> **Short problem**:
Which lines below hold the word "frame"? Report each one.

--- Start of Given data ---

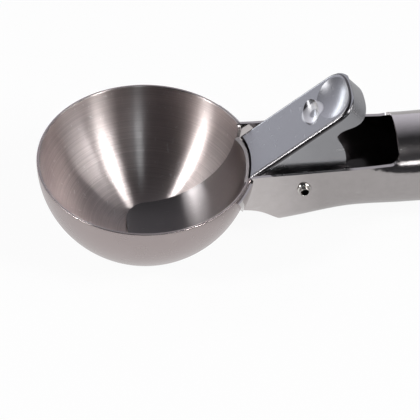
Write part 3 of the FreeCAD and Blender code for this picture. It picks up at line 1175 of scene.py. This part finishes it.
@dataclass
class Studio:
    """The pale floor, the surroundings that the metal mirrors, and the lamps.

    Lengths are in metres. The fade is where along the table the floor goes from the first of the
    mirrored whites to the second.
    """

    floor_half: float = 1.5
    floor_colour: Colour = (0.8, 0.8, 0.8)
    floor_white: float = 0.93
    mirror_fade: tuple[float, float] = (-0.035, -0.018)
    mirror_white: tuple[float, float] = (0.85, 0.55)
    glow: float = 0.8
    glow_falloff: float = 1.35
    glow_colour: Colour = (0.96, 0.96, 1.05)
    dimmest: float = 0.035

    def build(self) -> None:
        """Makes everything that isn't the scoop."""
        self.floor()
        self.surroundings()
        for lamp in self.lamps():
            lamp.build()
        bpy.context.scene.view_settings.view_transform = "Standard"

    def lamps(self) -> list[Softbox]:
        """Places the lamps: most on the camera's side, two of them behind the scoop.

        Returns:
            The lamps, not yet built.
        """
        return [
            Softbox("lamp_left", -164.0, 34.0, 0.12, 0.3, 5.0),
            Softbox("lamp_far_left", 165.0, 42.0, 0.4, 0.25, 1.2),
            Softbox("lamp_behind", 123.0, 0.5, 1.6, 0.45, 8.0, (0.9, 0.95, 1.0), distance=3.0),
            Softbox("lamp_right", -42.0, 42.0, 0.13, 0.45, 5.0),
            Softbox("lamp_far_right", -14.0, 30.0, 0.45, 0.3, 2.4),
            Softbox("lamp_thin", -88.5, 28.0, 0.05, 0.5, 4.0, (0.85, 0.96, 1.0), distance=3.0),
            Softbox("lamp_low", -76.0, 25.5, 0.14, 0.4, 0.8, distance=3.0),
        ]

    def floor(self) -> None:
        """Makes the floor, white to the eye and, in what mirrors it, dimmer past the bowl."""
        white_light = opaque((1.0, 1.0, 1.0))
        half = self.floor_half
        mesh = bpy.data.meshes.new("floor")
        corners = [(-half, -half, 0.0), (half, -half, 0.0), (half, half, 0.0), (-half, half, 0.0)]
        mesh.from_pydata(corners, [], [(0, 1, 2, 3)])
        made = bpy.data.materials.new("floor_white")
        made.use_nodes = True
        tree = Tree(made.node_tree)
        tree.tree.nodes.clear()
        path = tree.node("ShaderNodeLightPath")
        by_eye, mirroring, through = (
            path.outputs[name] for name in ("Is Camera Ray", "Is Glossy Ray", "Is Transmission Ray")
        )
        lit = tree.node("ShaderNodeBsdfDiffuse", {"Color": opaque(self.floor_colour)})
        along = tree.parts(tree.node("ShaderNodeTexCoord").outputs["Object"])[0]
        mirrored = tree.span(along, *self.mirror_fade, *self.mirror_white)
        strength = tree.math("MAXIMUM", by_eye, mirrored)
        white = tree.node("ShaderNodeEmission", {"Color": white_light, "Strength": strength})
        seen = tree.math("MAXIMUM", by_eye, tree.math("MAXIMUM", mirroring, through))
        share = tree.product(seen, self.floor_white)
        inputs = {0: share, 1: lit.outputs[0], 2: white.outputs[0]}
        mixed = tree.node("ShaderNodeMixShader", inputs)
        tree.node("ShaderNodeOutputMaterial", {"Surface": mixed.outputs[0]})
        mesh.materials.append(made)
        placed("floor", mesh)

    def surroundings(self) -> None:
        """Sets what lies round the studio.

        It is white to the eye. To the metal that mirrors it, it is brighter behind the scoop and
        nearly dark on the camera's side.
        """
        world = bpy.data.worlds.new("studio")
        world.use_nodes = True
        bpy.context.scene.world = world
        tree = Tree(world.node_tree)
        tree.tree.nodes.clear()
        way = tree.node("ShaderNodeTexCoord").outputs["Generated"]
        behind = tree.math("MAXIMUM", tree.parts(way)[1], 0.0)
        glow = tree.product(tree.math("POWER", behind, self.glow_falloff), self.glow)
        seen = tree.node("ShaderNodeLightPath").outputs["Is Camera Ray"]
        shown = tree.math("MAXIMUM", tree.total(glow, self.dimmest), seen)
        tint = tree.mix(seen, opaque(self.glow_colour), opaque((1.0, 1.0, 1.0)))
        grey = tree.node("ShaderNodeBackground", {"Color": tint, "Strength": shown})
        tree.node("ShaderNodeOutputWorld", {"Surface": grey.outputs[0]})


def main() -> None:
    """Builds the scoop's looks, sub-assembly by sub-assembly."""
    logging.basicConfig(level=logging.INFO, format="%(message)s")
    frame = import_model()
    Bowl().build()
    Handle().build(frame)
    Lever().build(frame)
    Pivot().build(frame)
    ReturnSpring().build()
    Studio().build()
    Camera().build()


if __name__ == "__main__":
    main()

--- End of Given data ---

> **Answer for the task**:
    frame = import_model()
    Handle().build(frame)
    Lever().build(frame)
    Pivot().build(frame)